## [Stated goal]
Repeat every line below exactly, word for word.
## Begin
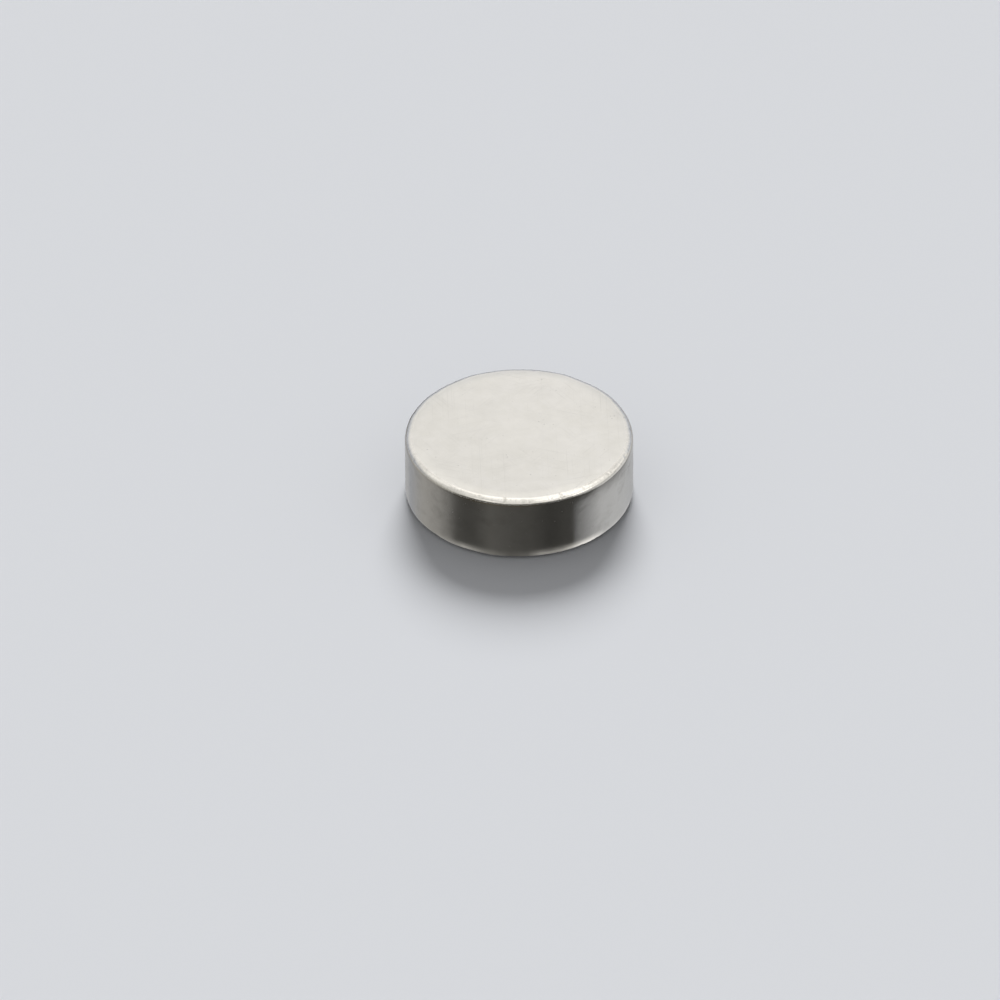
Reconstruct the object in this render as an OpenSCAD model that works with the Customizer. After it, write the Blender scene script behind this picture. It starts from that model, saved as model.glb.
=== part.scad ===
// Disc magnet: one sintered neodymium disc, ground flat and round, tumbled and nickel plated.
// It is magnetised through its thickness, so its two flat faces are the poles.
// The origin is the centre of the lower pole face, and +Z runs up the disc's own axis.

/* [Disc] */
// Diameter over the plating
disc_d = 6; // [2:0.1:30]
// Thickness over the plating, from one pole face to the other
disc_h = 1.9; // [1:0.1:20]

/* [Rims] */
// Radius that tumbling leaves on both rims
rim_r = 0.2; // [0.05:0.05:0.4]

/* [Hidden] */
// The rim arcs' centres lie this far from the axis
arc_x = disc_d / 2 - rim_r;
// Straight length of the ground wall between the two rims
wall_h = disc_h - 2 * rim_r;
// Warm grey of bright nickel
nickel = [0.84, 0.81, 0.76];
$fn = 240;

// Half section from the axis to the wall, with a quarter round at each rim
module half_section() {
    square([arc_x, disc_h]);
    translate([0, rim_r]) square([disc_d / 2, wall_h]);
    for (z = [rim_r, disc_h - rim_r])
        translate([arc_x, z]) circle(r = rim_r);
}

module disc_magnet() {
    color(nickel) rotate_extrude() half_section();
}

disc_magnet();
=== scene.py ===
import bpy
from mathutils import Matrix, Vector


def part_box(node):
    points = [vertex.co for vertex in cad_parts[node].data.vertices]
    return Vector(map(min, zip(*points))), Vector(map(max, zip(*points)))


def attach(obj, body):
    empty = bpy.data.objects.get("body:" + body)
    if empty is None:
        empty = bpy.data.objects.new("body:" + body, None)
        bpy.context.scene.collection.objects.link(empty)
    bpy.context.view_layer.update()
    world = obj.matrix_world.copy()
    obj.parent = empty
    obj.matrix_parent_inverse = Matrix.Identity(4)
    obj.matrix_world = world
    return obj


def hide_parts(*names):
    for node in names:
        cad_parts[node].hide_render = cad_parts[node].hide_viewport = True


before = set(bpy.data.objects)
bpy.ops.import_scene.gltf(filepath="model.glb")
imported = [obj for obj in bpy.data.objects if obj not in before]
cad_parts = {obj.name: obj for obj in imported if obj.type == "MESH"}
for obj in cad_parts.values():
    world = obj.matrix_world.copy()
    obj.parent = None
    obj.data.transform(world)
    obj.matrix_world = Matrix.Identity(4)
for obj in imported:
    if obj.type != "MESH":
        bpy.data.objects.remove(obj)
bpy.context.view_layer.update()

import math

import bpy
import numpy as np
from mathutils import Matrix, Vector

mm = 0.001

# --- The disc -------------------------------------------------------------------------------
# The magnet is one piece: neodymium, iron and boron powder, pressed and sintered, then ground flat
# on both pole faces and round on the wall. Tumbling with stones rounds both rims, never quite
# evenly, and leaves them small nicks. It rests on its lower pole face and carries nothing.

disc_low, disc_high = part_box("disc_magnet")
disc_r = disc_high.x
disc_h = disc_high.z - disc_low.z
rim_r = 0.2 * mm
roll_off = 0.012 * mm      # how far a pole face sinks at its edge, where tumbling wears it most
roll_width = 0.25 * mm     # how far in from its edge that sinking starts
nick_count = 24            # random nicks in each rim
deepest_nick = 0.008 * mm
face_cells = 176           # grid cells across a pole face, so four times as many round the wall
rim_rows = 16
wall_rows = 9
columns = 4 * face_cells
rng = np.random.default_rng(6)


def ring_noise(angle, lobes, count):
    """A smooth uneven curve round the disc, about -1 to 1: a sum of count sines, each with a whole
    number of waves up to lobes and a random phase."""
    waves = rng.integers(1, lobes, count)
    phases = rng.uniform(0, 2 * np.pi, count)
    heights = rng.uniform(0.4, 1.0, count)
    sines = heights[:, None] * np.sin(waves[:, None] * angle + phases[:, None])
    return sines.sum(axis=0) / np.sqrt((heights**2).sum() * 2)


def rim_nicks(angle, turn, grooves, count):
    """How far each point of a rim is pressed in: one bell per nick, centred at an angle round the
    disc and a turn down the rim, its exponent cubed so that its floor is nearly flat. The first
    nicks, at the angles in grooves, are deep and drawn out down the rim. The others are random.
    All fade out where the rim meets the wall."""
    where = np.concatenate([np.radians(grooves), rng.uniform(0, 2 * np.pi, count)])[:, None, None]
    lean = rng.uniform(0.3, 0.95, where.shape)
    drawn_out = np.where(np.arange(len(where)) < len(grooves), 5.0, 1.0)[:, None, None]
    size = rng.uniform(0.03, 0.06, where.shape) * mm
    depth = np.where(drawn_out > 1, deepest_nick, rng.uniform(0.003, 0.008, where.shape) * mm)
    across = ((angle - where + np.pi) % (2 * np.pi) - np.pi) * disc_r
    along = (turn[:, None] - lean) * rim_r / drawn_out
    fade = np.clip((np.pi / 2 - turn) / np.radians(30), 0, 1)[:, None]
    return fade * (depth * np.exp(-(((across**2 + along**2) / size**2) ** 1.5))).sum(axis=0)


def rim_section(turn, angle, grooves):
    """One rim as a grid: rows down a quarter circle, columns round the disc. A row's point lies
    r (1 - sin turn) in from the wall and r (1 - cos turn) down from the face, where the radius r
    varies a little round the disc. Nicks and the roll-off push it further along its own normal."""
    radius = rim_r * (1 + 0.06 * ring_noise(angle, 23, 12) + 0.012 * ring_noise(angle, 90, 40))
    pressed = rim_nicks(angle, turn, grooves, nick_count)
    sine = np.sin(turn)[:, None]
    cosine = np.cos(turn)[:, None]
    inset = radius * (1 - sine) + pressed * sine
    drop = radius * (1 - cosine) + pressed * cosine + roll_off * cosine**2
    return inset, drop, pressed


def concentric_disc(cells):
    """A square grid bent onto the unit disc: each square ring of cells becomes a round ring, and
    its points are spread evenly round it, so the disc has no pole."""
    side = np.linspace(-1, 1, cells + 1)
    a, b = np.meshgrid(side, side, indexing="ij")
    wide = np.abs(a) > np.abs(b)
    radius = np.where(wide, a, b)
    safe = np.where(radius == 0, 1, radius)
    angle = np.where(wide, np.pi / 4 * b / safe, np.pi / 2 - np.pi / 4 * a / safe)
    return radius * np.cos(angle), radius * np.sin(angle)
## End
## [Exercise answer]
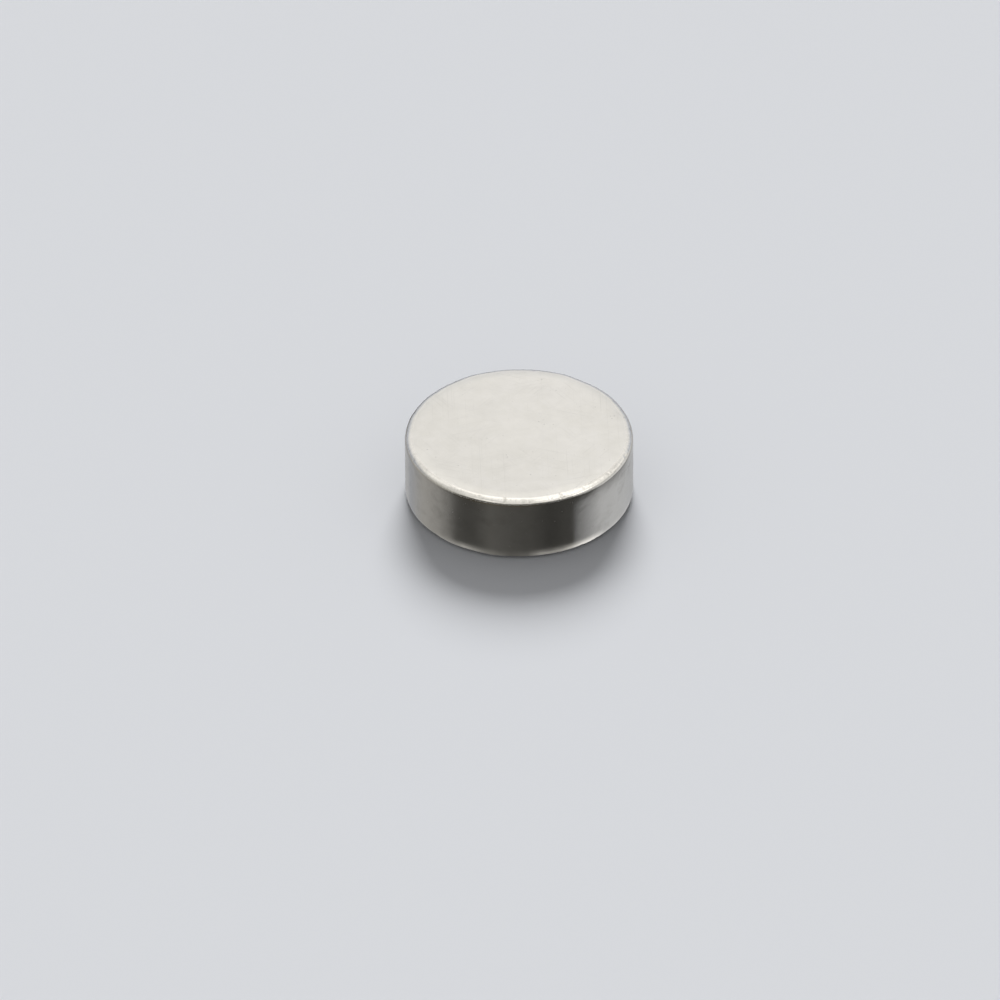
Reconstruct the object in this render as an OpenSCAD model that works with the Customizer. After it, write the Blender scene script behind this picture. It starts from that model, saved as model.glb.
=== part.scad ===
// Disc magnet: one sintered neodymium disc, ground flat and round, tumbled and nickel plated.
// It is magnetised through its thickness, so its two flat faces are the poles.
// The origin is the centre of the lower pole face, and +Z runs up the disc's own axis.

/* [Disc] */
// Diameter over the plating
disc_d = 6; // [2:0.1:30]
// Thickness over the plating, from one pole face to the other
disc_h = 1.9; // [1:0.1:20]

/* [Rims] */
// Radius that tumbling leaves on both rims
rim_r = 0.2; // [0.05:0.05:0.4]

/* [Hidden] */
// The rim arcs' centres lie this far from the axis
arc_x = disc_d / 2 - rim_r;
// Straight length of the ground wall between the two rims
wall_h = disc_h - 2 * rim_r;
// Warm grey of bright nickel
nickel = [0.84, 0.81, 0.76];
$fn = 240;

// Half section from the axis to the wall, with a quarter round at each rim
module half_section() {
    square([arc_x, disc_h]);
    translate([0, rim_r]) square([disc_d / 2, wall_h]);
    for (z = [rim_r, disc_h - rim_r])
        translate([arc_x, z]) circle(r = rim_r);
}

module disc_magnet() {
    color(nickel) rotate_extrude() half_section();
}

disc_magnet();
=== scene.py ===
import bpy
from mathutils import Matrix, Vector


def part_box(node):
    points = [vertex.co for vertex in cad_parts[node].data.vertices]
    return Vector(map(min, zip(*points))), Vector(map(max, zip(*points)))


def attach(obj, body):
    empty = bpy.data.objects.get("body:" + body)
    if empty is None:
        empty = bpy.data.objects.new("body:" + body, None)
        bpy.context.scene.collection.objects.link(empty)
    bpy.context.view_layer.update()
    world = obj.matrix_world.copy()
    obj.parent = empty
    obj.matrix_parent_inverse = Matrix.Identity(4)
    obj.matrix_world = world
    return obj


def hide_parts(*names):
    for node in names:
        cad_parts[node].hide_render = cad_parts[node].hide_viewport = True


before = set(bpy.data.objects)
bpy.ops.import_scene.gltf(filepath="model.glb")
imported = [obj for obj in bpy.data.objects if obj not in before]
cad_parts = {obj.name: obj for obj in imported if obj.type == "MESH"}
for obj in cad_parts.values():
    world = obj.matrix_world.copy()
    obj.parent = None
    obj.data.transform(world)
    obj.matrix_world = Matrix.Identity(4)
for obj in imported:
    if obj.type != "MESH":
        bpy.data.objects.remove(obj)
bpy.context.view_layer.update()

import math

import bpy
import numpy as np
from mathutils import Matrix, Vector

mm = 0.001

# --- The disc -------------------------------------------------------------------------------
# The magnet is one piece: neodymium, iron and boron powder, pressed and sintered, then ground flat
# on both pole faces and round on the wall. Tumbling with stones rounds both rims, never quite
# evenly, and leaves them small nicks. It rests on its lower pole face and carries nothing.

disc_low, disc_high = part_box("disc_magnet")
disc_r = disc_high.x
disc_h = disc_high.z - disc_low.z
rim_r = 0.2 * mm
roll_off = 0.012 * mm      # how far a pole face sinks at its edge, where tumbling wears it most
roll_width = 0.25 * mm     # how far in from its edge that sinking starts
nick_count = 24            # random nicks in each rim
deepest_nick = 0.008 * mm
face_cells = 176           # grid cells across a pole face, so four times as many round the wall
rim_rows = 16
wall_rows = 9
columns = 4 * face_cells
rng = np.random.default_rng(6)


def ring_noise(angle, lobes, count):
    """A smooth uneven curve round the disc, about -1 to 1: a sum of count sines, each with a whole
    number of waves up to lobes and a random phase."""
    waves = rng.integers(1, lobes, count)
    phases = rng.uniform(0, 2 * np.pi, count)
    heights = rng.uniform(0.4, 1.0, count)
    sines = heights[:, None] * np.sin(waves[:, None] * angle + phases[:, None])
    return sines.sum(axis=0) / np.sqrt((heights**2).sum() * 2)


def rim_nicks(angle, turn, grooves, count):
    """How far each point of a rim is pressed in: one bell per nick, centred at an angle round the
    disc and a turn down the rim, its exponent cubed so that its floor is nearly flat. The first
    nicks, at the angles in grooves, are deep and drawn out down the rim. The others are random.
    All fade out where the rim meets the wall."""
    where = np.concatenate([np.radians(grooves), rng.uniform(0, 2 * np.pi, count)])[:, None, None]
    lean = rng.uniform(0.3, 0.95, where.shape)
    drawn_out = np.where(np.arange(len(where)) < len(grooves), 5.0, 1.0)[:, None, None]
    size = rng.uniform(0.03, 0.06, where.shape) * mm
    depth = np.where(drawn_out > 1, deepest_nick, rng.uniform(0.003, 0.008, where.shape) * mm)
    across = ((angle - where + np.pi) % (2 * np.pi) - np.pi) * disc_r
    along = (turn[:, None] - lean) * rim_r / drawn_out
    fade = np.clip((np.pi / 2 - turn) / np.radians(30), 0, 1)[:, None]
    return fade * (depth * np.exp(-(((across**2 + along**2) / size**2) ** 1.5))).sum(axis=0)


def rim_section(turn, angle, grooves):
    """One rim as a grid: rows down a quarter circle, columns round the disc. A row's point lies
    r (1 - sin turn) in from the wall and r (1 - cos turn) down from the face, where the radius r
    varies a little round the disc. Nicks and the roll-off push it further along its own normal."""
    radius = rim_r * (1 + 0.06 * ring_noise(angle, 23, 12) + 0.012 * ring_noise(angle, 90, 40))
    pressed = rim_nicks(angle, turn, grooves, nick_count)
    sine = np.sin(turn)[:, None]
    cosine = np.cos(turn)[:, None]
    inset = radius * (1 - sine) + pressed * sine
    drop = radius * (1 - cosine) + pressed * cosine + roll_off * cosine**2
    return inset, drop, pressed


def concentric_disc(cells):
    """A square grid bent onto the unit disc: each square ring of cells becomes a round ring, and
    its points are spread evenly round it, so the disc has no pole."""
    side = np.linspace(-1, 1, cells + 1)
    a, b = np.meshgrid(side, side, indexing="ij")
    wide = np.abs(a) > np.abs(b)
    radius = np.where(wide, a, b)
    safe = np.where(radius == 0, 1, radius)
    angle = np.where(wide, np.pi / 4 * b / safe, np.pi / 2 - np.pi / 4 * a / safe)
    return radius * np.cos(angle), radius * np.sin(angle)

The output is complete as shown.